Note: Since format() does not interpret escaped control characters (e.g. like C's "\n", "\t", etc) and GNU gettext for any reason being the translation system of choice (and the tools based on it not being able to interpret non-escaped control characters), it is required to programmatically insert linebreaks.

English related

This section contains notes which particularly apply when using English as the base language for translations.

  • Make sure to reserve enough space where the text is output: English is a language in which texts are almost always shorter (in characters) than their respective translations, so plan ahead by reserving enough space. Experience shows that for very short strings of a few characters length often almost double in size; this difference decreases as the strings get longer.
  • Avoid abbreviations in English; in addition to the fact that this shortens the already short strings even more, there are severe problems with e.g. languages that use ideographic characters where these abbreviations simply do not exist at all.
  • Since this is often an issue: In English punctuation marks (full stop, comma, ...) are part of the previous words, or form some sort of words themselves if there is no previous word (in case of an enumeration).
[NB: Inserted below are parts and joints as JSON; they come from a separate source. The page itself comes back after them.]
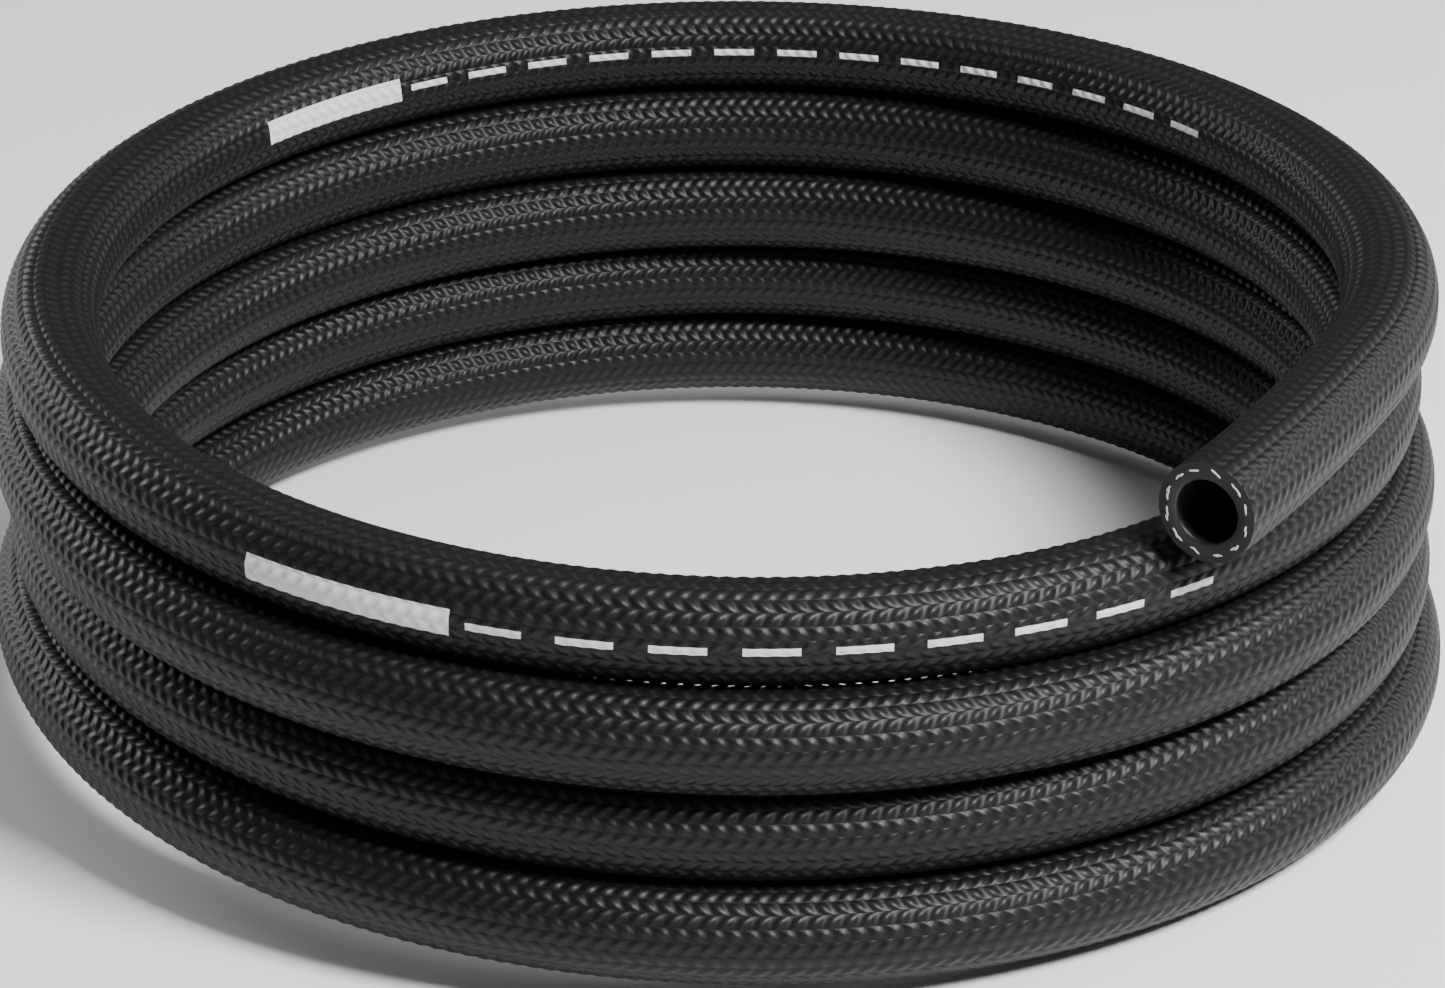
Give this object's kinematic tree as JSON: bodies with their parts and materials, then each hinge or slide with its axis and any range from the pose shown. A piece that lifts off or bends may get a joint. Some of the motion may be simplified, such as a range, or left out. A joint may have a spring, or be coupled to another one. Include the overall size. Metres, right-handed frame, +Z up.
{
  "type": "fuel hose",
  "caption": "Length of 3/8 inch bore rubber fuel hose with a braid-marked cover, lying in a loose free-standing coil with both ends cut square.",
  "frame": {"origin": "on the floor under the middle of the coil, at the bounding box's bottom centre", "axes": "+Z up along the coil's axis; the side seen in the picture is toward -Y and the free upper end is toward +X and -Y"},
  "size_m": [0.2296, 0.2298, 0.0763],
  "materials": {
    "cover_rubber": "semi-matte black rubber with the small raised bumps of the braid under it",
    "braid_yarn": "off-white yarn, cut through at the ends",
    "tube_rubber": "dark grey rubber, matte where it is cut"
  },
  "bodies": {
    "root": {"cover": "cover_rubber", "reinforcement_braid": "braid_yarn", "inner_tube": "tube_rubber"}
  },
  "joints": []
}
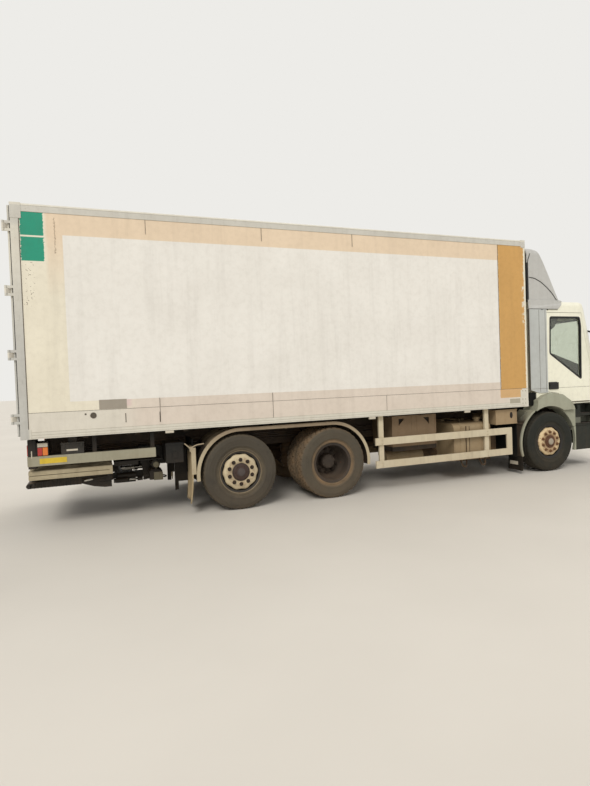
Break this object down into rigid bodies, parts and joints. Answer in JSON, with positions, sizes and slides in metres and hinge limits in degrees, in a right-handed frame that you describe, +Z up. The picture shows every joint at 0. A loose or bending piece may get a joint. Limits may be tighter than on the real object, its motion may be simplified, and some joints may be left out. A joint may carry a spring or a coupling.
{
  "type": "refrigerated truck",
  "caption": "Rigid truck with an insulated box body, nose-mounted cooling unit, tilting day cab, rear barn doors and a slide-under tail lift.",
  "frame": {"origin": "on the ground at the middle of the truck's length and width", "axes": "+X forward, +Y to the truck's left, +Z up"},
  "size_m": [9.772, 2.86, 3.985],
  "materials": {
    "frame_black": "satin, dusty",
    "box_cream": "gloss, chalked",
    "edge_metal": "brushed, dull",
    "cab_paint": "gloss, dusty",
    "fairing_paint": "gloss, dusty",
    "grey_plastic": "moulded, matt",
    "guard_paint": "satin, dusty",
    "box_plastic": "matt, dusty",
    "tank_metal": "dull, dusty",
    "flap_rubber": "matt, dusty",
    "tyre_rubber": "matt, dusty",
    "wheel_paint": "satin, rusted",
    "drive_wheel_paint": "satin, dirty",
    "lamp_lens": "clear, moulded",
    "glass": "clear",
    "cab_trim": "grained",
    "bright_steel": "zinc plated",
    "unit_white": "gloss",
    "lift_black": "satin, greasy",
    "platform_metal": "dull, dusty",
    "mirror_black": "matt"
  },
  "bodies": {
    "chassis": {"frame_rails": "frame_black", "driveline": "frame_black", "axles": "frame_black", "tanks": "tank_metal", "side_boxes": "box_plastic", "side_guards": "guard_paint", "mudguards": "grey_plastic", "mud_flaps": "flap_rubber", "front_bumper": "grey_plastic", "entry_steps": "grey_plastic", "lamps": "lamp_lens", "light_beam": "guard_paint", "box_bearers": "frame_black", "box_floor": "edge_metal", "box_side_walls": "box_cream", "box_front_wall": "box_cream", "box_roof": "box_cream", "box_edge_rails": "edge_metal", "rear_frame": "edge_metal", "fridge_unit": "unit_white", "lift_rails": "lift_black"},
    "rear_door_right": {"rear_door_right": "box_cream", "lock_rods_right": "bright_steel"},
    "rear_door_left": {"rear_door_left": "box_cream", "lock_rods_left": "bright_steel"},
    "lift_carriage": {"lift_carriage": "lift_black"},
    "lift_arms": {"lift_arms": "lift_black"},
    "lift_platform": {"lift_platform": "platform_metal"},
    "cab": {"cab_floor": "cab_trim", "cab_sides": "cab_paint", "cab_rear_wall": "cab_paint", "cab_roof": "cab_paint", "cab_front": "cab_paint", "windscreen": "glass", "roof_deflector": "fairing_paint", "side_fairings": "fairing_paint", "cab_mudguards": "grey_plastic", "cab_interior": "cab_trim", "mirrors": "mirror_black"},
    "cab_door_right": {"cab_door_right": "cab_paint", "door_glass_right": "glass"},
    "cab_door_left": {"cab_door_left": "cab_paint", "door_glass_left": "glass"},
    "knuckle_right": {"knuckle_right": "frame_black"},
    "knuckle_left": {"knuckle_left": "frame_black"},
    "wheel_front_right": {"wheel_front_right": "wheel_paint", "tyre_front_right": "tyre_rubber"},
    "wheel_front_left": {"wheel_front_left": "wheel_paint", "tyre_front_left": "tyre_rubber"},
    "wheel_tag_right": {"wheel_tag_right": "wheel_paint", "tyre_tag_right": "tyre_rubber"},
    "wheel_tag_left": {"wheel_tag_left": "wheel_paint", "tyre_tag_left": "tyre_rubber"},
    "wheel_drive_right": {"wheel_drive_right": "drive_wheel_paint", "tyres_drive_right": "tyre_rubber"},
    "wheel_drive_left": {"wheel_drive_left": "drive_wheel_paint", "tyres_drive_left": "tyre_rubber"}
  },
  "joints": [
    {"name": "steer_right", "type": "hinge", "parent": "chassis", "child": "knuckle_right", "pos_m": [3.485, -0.94, 0.522], "axis": [0, 0, 1], "range_deg": [-35, 35]},
    {"name": "roll_front_right", "type": "hinge", "parent": "knuckle_right", "child": "wheel_front_right", "pos_m": [3.485, -1.1, 0.522], "axis": [0, 1, 0], "continuous": true},
    {"name": "roll_drive_right", "type": "hinge", "parent": "chassis", "child": "wheel_drive_right", "pos_m": [-0.715, -1.1, 0.522], "axis": [0, 1, 0], "continuous": true},
    {"name": "roll_tag_right", "type": "hinge", "parent": "chassis", "child": "wheel_tag_right", "pos_m": [-2.115, -1.1, 0.522], "axis": [0, 1, 0], "continuous": true},
    {"name": "cab_door_right_swing", "type": "hinge", "parent": "cab", "child": "cab_door_right", "pos_m": [4.565, -1.15, 2], "axis": [0, 0, 1], "range_deg": [0, 70]},
    {"name": "rear_door_right_swing", "type": "hinge", "parent": "chassis", "child": "rear_door_right", "pos_m": [-4.883, -1.3, 2.56], "axis": [0, 0, 1], "range_deg": [0, 270]},
    {"name": "steer_left", "type": "hinge", "parent": "chassis", "child": "knuckle_left", "pos_m": [3.485, 0.94, 0.522], "axis": [0, 0, 1], "range_deg": [-35, 35]},
    {"name": "roll_front_left", "type": "hinge", "parent": "knuckle_left", "child": "wheel_front_left", "pos_m": [3.485, 1.1, 0.522], "axis": [0, 1, 0], "continuous": true},
    {"name": "roll_drive_left", "type": "hinge", "parent": "chassis", "child": "wheel_drive_left", "pos_m": [-0.715, 1.1, 0.522], "axis": [0, 1, 0], "continuous": true},
    {"name": "roll_tag_left", "type": "hinge", "parent": "chassis", "child": "wheel_tag_left", "pos_m": [-2.115, 1.1, 0.522], "axis": [0, 1, 0], "continuous": true},
    {"name": "cab_door_left_swing", "type": "hinge", "parent": "cab", "child": "cab_door_left", "pos_m": [4.565, 1.15, 2], "axis": [0, 0, -1], "range_deg": [0, 70]},
    {"name": "rear_door_left_swing", "type": "hinge", "parent": "chassis", "child": "rear_door_left", "pos_m": [-4.883, 1.3, 2.56], "axis": [0, 0, -1], "range_deg": [0, 270]},
    {"name": "cab_tilt", "type": "hinge", "parent": "chassis", "child": "cab", "pos_m": [4.635, 0, 0.8], "axis": [0, 1, 0], "range_deg": [0, 55]},
    {"name": "lift_slide", "type": "slide", "parent": "chassis", "child": "lift_carriage", "axis": [-1, 0, 0], "range_m": [0, 0.95]},
    {"name": "lift_lower", "type": "hinge", "parent": "lift_carriage", "child": "lift_arms", "pos_m": [-3.265, 0, 0.5], "axis": [0, -1, 0], "range_deg": [0, 50]},
    {"name": "platform_level", "type": "hinge", "parent": "lift_arms", "child": "lift_platform", "pos_m": [-3.815, 0, 0.5], "axis": [0, -1, 0], "range_deg": [-50, 0]}
  ],
  "couplings": [
    {"joint": "steer_left", "follows": "steer_right", "ratio": 1},
    {"joint": "platform_level", "follows": "lift_lower", "ratio": -1}
  ]
}
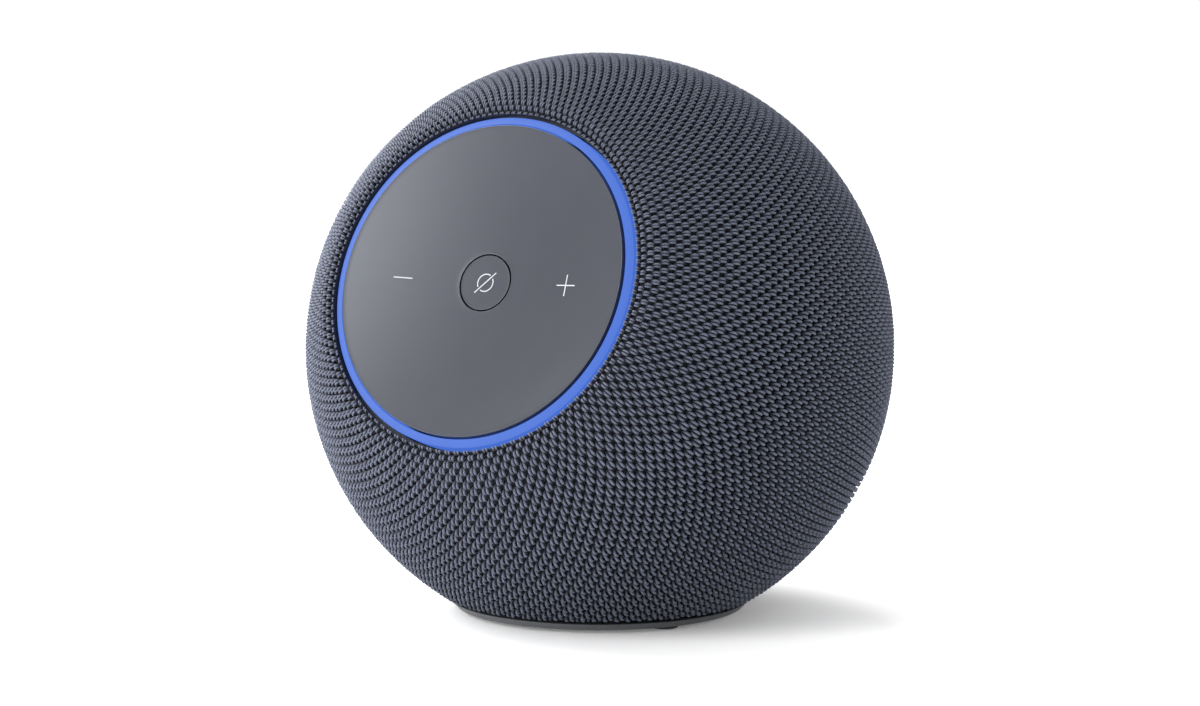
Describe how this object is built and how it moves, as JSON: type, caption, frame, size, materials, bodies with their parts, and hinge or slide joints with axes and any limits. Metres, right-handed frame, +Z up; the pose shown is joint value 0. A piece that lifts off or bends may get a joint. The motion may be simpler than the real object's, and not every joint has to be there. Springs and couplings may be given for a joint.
{
  "type": "smart speaker",
  "caption": "Ball-shaped smart speaker with a knitted cover, a tilted dished control face in a ring of light, a mute button and a small round base.",
  "frame": {"origin": "on the surface that the feet stand on, under the middle of the speaker's width and depth", "axes": "+Z up, -Y out of the front, +X to the right of someone who faces the front"},
  "size_m": [0.1086, 0.1063, 0.1028],
  "materials": {
    "knit": "fine 3-D knit, slate grey",
    "shell": "fine spark-eroded",
    "face": "satin",
    "light": "milky diffuser, lit blue",
    "base": "satin",
    "rubber": "matt",
    "board": "solder mask",
    "chip": "moulded",
    "steel": "bright plated",
    "aluminium": "extruded",
    "ferrite": "ground ferrite",
    "paper": "pressed pulp",
    "dome": "coated silk",
    "film": "polyimide film",
    "copper": "enamelled winding",
    "cloth": "resin-dipped cloth",
    "lead": "smooth jacket"
  },
  "bodies": {
    "root": {"knit_cover": "knit", "front_grille": "shell", "rear_shell": "shell", "baffle": "shell", "face_frame": "shell", "tweeter_frame": "shell", "inlet_bezel": "shell", "face_plate": "face", "light_ring": "light", "base_pan": "base", "baffle_gasket": "rubber", "button_pad": "rubber", "woofer_surround": "rubber", "foot_1": "rubber", "foot_2": "rubber", "foot_3": "rubber", "led_ring": "board", "face_board": "board", "main_board": "board", "antenna": "board", "switch_body": "chip", "dc_jack": "chip", "woofer_basket": "steel", "woofer_top_plate": "steel", "woofer_yoke": "steel", "dc_jack_pin": "steel", "processor_shield": "steel", "microphone_1": "steel", "microphone_2": "steel", "microphone_3": "steel", "microphone_4": "steel", "face_screw_1": "steel", "face_screw_2": "steel", "face_screw_3": "steel", "woofer_screw_1": "steel", "woofer_screw_2": "steel", "woofer_screw_3": "steel", "woofer_screw_4": "steel", "base_screw_1": "steel", "base_screw_2": "steel", "base_screw_3": "steel", "heat_sink": "aluminium", "woofer_magnet": "ferrite", "tweeter_magnet": "ferrite", "touch_sensor": "film", "face_ribbon": "film", "woofer_spider": "cloth", "woofer_lead": "lead", "tweeter_lead": "lead"},
    "mute_button": {"mute_button": "face"},
    "switch_plunger": {"switch_plunger": "steel"},
    "woofer_cone": {"woofer_cone": "paper", "woofer_voice_coil": "copper", "woofer_dust_cap": "paper"},
    "tweeter_dome": {"tweeter_dome": "dome"}
  },
  "joints": [
    {"name": "mute_press", "type": "slide", "parent": "root", "child": "mute_button", "axis": [0, 0.9361, -0.3518], "range_m": [0, 0.0005], "stiffness_N_per_m": 1500, "springref_m": -0.0004, "deforming": ["button_pad"]},
    {"name": "switch_press", "type": "slide", "parent": "root", "child": "switch_plunger", "axis": [0, 0.9361, -0.3518], "range_m": [0, 0.0005]},
    {"name": "woofer_stroke", "type": "slide", "parent": "root", "child": "woofer_cone", "axis": [0, -0.9361, 0.3518], "range_m": [-0.003, 0.003], "stiffness_N_per_m": 1400, "deforming": ["woofer_surround", "woofer_spider"]},
    {"name": "tweeter_stroke", "type": "slide", "parent": "root", "child": "tweeter_dome", "axis": [0, -0.1374, 0.9905], "range_m": [-0.0003, 0.0003], "stiffness_N_per_m": 1500}
  ],
  "couplings": [
    {"joint": "switch_press", "follows": "mute_press", "ratio": 1}
  ]
}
Especially after a semicolon there should always be a trailing space.
There was an error ! Please check file settings , compiler settings,... to fix this issue.

has horrible punctuation and therefore simply looks bad and is harder than usual to read. Consider that common line break algorithms break the line on whitespaces, possibly resulting in a single stop at the beginning of a line...

There was an error! Please check file settings, compiler settings, ... to fix this issue.

would probably be okay only considering punctuation.